Very little information is available in IR for the use of TRA after HD fistula creation. A previous case reported in the cardiology literature discussed the success of TRA for a coronary intervention in an abandoned HD fistula.^[6] In the setting of an abandoned fistula with preserved flow, traversing the AV fistula to access the brachial artery proved to be challenging. In our procedure, after multiple attempts to access the brachial artery from the radial artery, occlusion of the venous outflow of the fistula using manual compression for a “blow back angiogram” was essential to evaluate the anatomy and after the occlusion, we were able to traverse the brachial artery beyond the anastomosis. Although manual compression is the classic method to opacify the proximal arterial limb, other techniques can be employed to restrict the venous outflow of the AV fistula site. For example, balloon occlusion with the use of a Fogarty balloon can be employed to achieve retrograde occlusive opacification, which is a safe and cost-effective method to evaluate an AV fistula. It is imperative to keep in mind that even with continued flow in the AV fistula, thrombus may be present in the outflow vein which can be dislodged and flow to the pulmonary artery; thus, we advocate avoiding wire or catheter access into the venous outflow. In our case, we did observe venous stenosis before a previously placed stent in the vein; thus, some degree of diminished turbulent flow was suspected in the AV fistula.

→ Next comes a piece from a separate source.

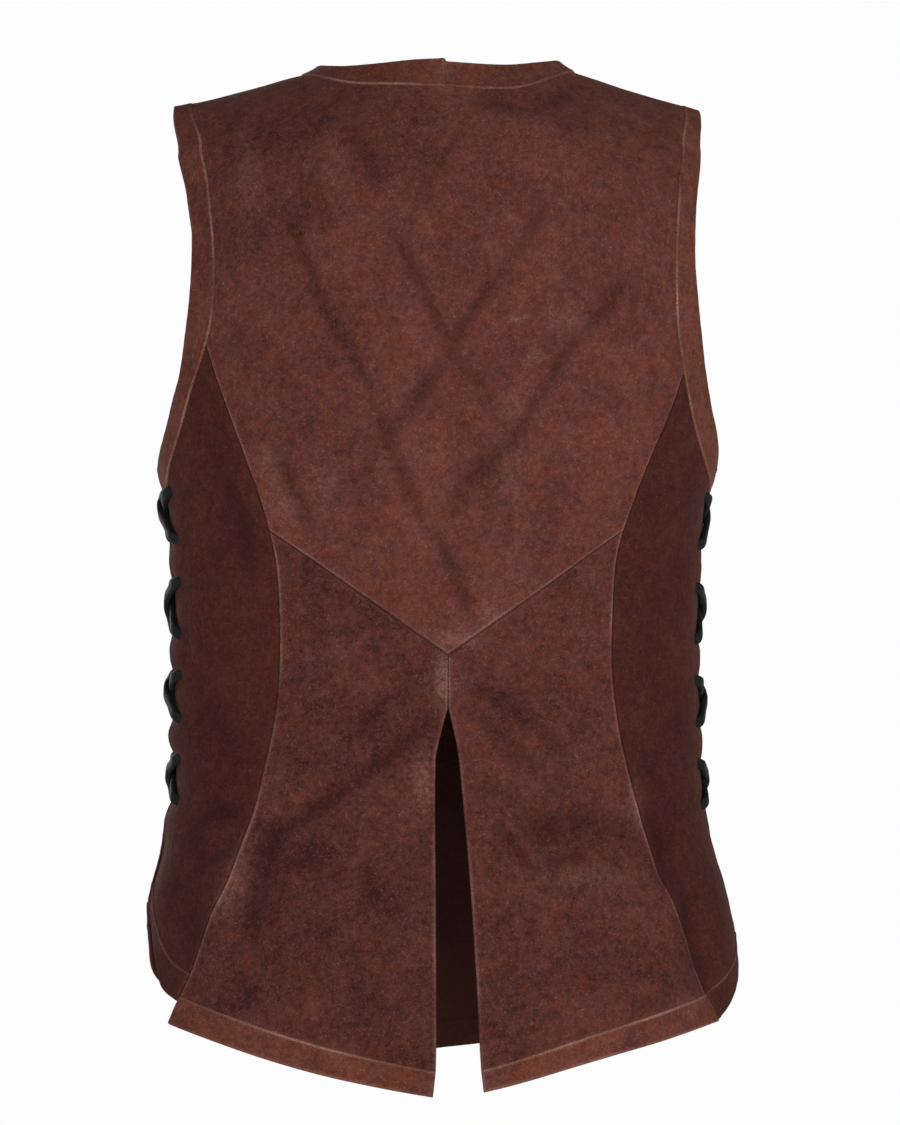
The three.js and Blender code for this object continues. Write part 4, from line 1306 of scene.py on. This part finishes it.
# %% One crossing
def crossing(side, start, end, bulge, over):
    """From one hole to the one across; over tells the run that lies on top."""
    middle = between(min(start["z"], end["z"]), max(start["z"], end["z"]), 0.55)

    def height(place, share):
        """From the upper hole the lace first runs level, and only then turns down."""
        slow = 0.72 if place["z"] > middle else 1.0
        return between(place["z"], middle, share * slow)

    def end_of(place):
        made = []
        for y, up, lift, looks in through_hole(place["run"]):
            z = place["z"] + up
            if y < HOLE_ASIDE - 1:
                z = height(place, (HOLE_ASIDE - y) / HOLE_ASIDE * 0.8)
            made.append(beside(side, place["face"], y, z, lift, looks))
        return made

    top = bulge if over else bulge - LACE_THICKNESS - 0.1

    def rise(place):
        """The lace stays on the suede up to its edge and then rises or sinks evenly."""
        low = beside(side, place["face"], 12, height(place, 0.6), between(LACE_OVER, top, 0.3))
        high = beside(side, place["face"], 5.5, height(place, 0.8), between(LACE_OVER, top, 0.75))
        return [low, high]

    over_side = beside(side, 1, SIDE_LINE, middle, top)
    return [*end_of(start), *rise(start), over_side, *rise(end)[::-1], *end_of(end)[::-1]]


print("runs over each side:", 2 * len(crossings_of("left")))

# %% [markdown]
# A lace starts and ends in a knot inside the lowest holes, so that it can't slip out.

# %% Knots and the whole path
def knot(side, face, lowest):
    """A small overhand knot on the inside, with the lace's short free end below it."""
    centre = beside(side, face, HOLE_ASIDE + 3, lowest - 13, -6.6, "in")
    turn = np.linspace(0.3, 5.6, 14)
    wide, deep = 1.7, 0.9
    loop = np.stack([
        wide * (np.sin(turn) + 1.2 * np.sin(2 * turn)),
        deep * np.sin(3 * turn),
        wide * (np.cos(turn) - 1.2 * np.cos(2 * turn)),
    ], -1)
    steps = [*loop, np.array([0, 0, -5.5]), np.array([0.6, 0, -12.0])]
    return [centre + np.append(step, np.zeros(3)) for step in steps]


def rounded(path):
    """Cutting each corner twice makes the bends round."""
    for _ in range(2):
        cut = np.stack([between(path[:-1], path[1:], 0.25), between(path[:-1], path[1:], 0.75)], 1)
        path = np.concatenate([path[:1], cut.reshape(-1, path.shape[1]), path[-1:]])
    return path


def lace_path(side):
    """Up one zigzag, across inside at the top and down the other, from knot to knot."""
    rows = crossings_of(side)
    last = len(rows) - 1

    def face_at(k):
        return 1 if (last - k) % 2 == 0 else -1

    path = knot(side, 1, rows[last]["lower"])[::-1]
    for k in range(last, -1, -1):
        start = dict(face=face_at(k), z=rows[k]["lower"], run=-1)
        end = dict(face=-face_at(k), z=rows[k]["upper"], run=1 if k else 0)
        path += crossing(side, start, end, rows[k]["bulge"], False)
    path.append(beside(side, 1, SIDE_LINE, rows[0]["upper"], -LACE_UNDER - 1, "in"))
    for k in range(last + 1):
        start = dict(face=face_at(k), z=rows[k]["upper"], run=1 if k else 0)
        end = dict(face=-face_at(k), z=rows[k]["lower"], run=-1)
        path += crossing(side, start, end, rows[k]["bulge"], True)
    return rounded(np.array(path + knot(side, -1, rows[last]["lower"])))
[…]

Once we traversed beyond the anastomosis, the base catheter was continued into the descending and abdominal aorta. Given the size, central location, and presence of a renal transplant, an angiogram was performed before percutaneous ablation of a renal mass for multiple reasons; (1) direct intra-arterial angiogram with CT better delineates the renal mass with less contrast. Pre- and post-CT scans were performed with a total of 6 mL of contrast compared to 70–150 mL of contrast required for a systemic CT. (2) Given the central location of the mass, and relatively large size (2.6 cm) embolization was performed to overcome heat sink effect. (3) Lipiodol was added to the particle embolization material to attain additional staining of the tumor to improve the accuracy of the probe placement and to better assess coverage of the iceball and margin on the post-procedure scan.

CONCLUSION

Trans-radial arterial access in the setting of abandoned HD fistula can be performed safely, while retaining the integrity and flow through the fistula. However, patients that have AV fistulas with preserved flow can present a challenge to obtaining trans-fistula access. Utilization of manual compression or other occlusive techniques can be safely employed to opacify proximal arterial limbs and subsequently obtain trans-fistula access. Further investigation in trans-radial, trans-fistula access is required to evaluate safety of TRA with current AV fistula use for HD.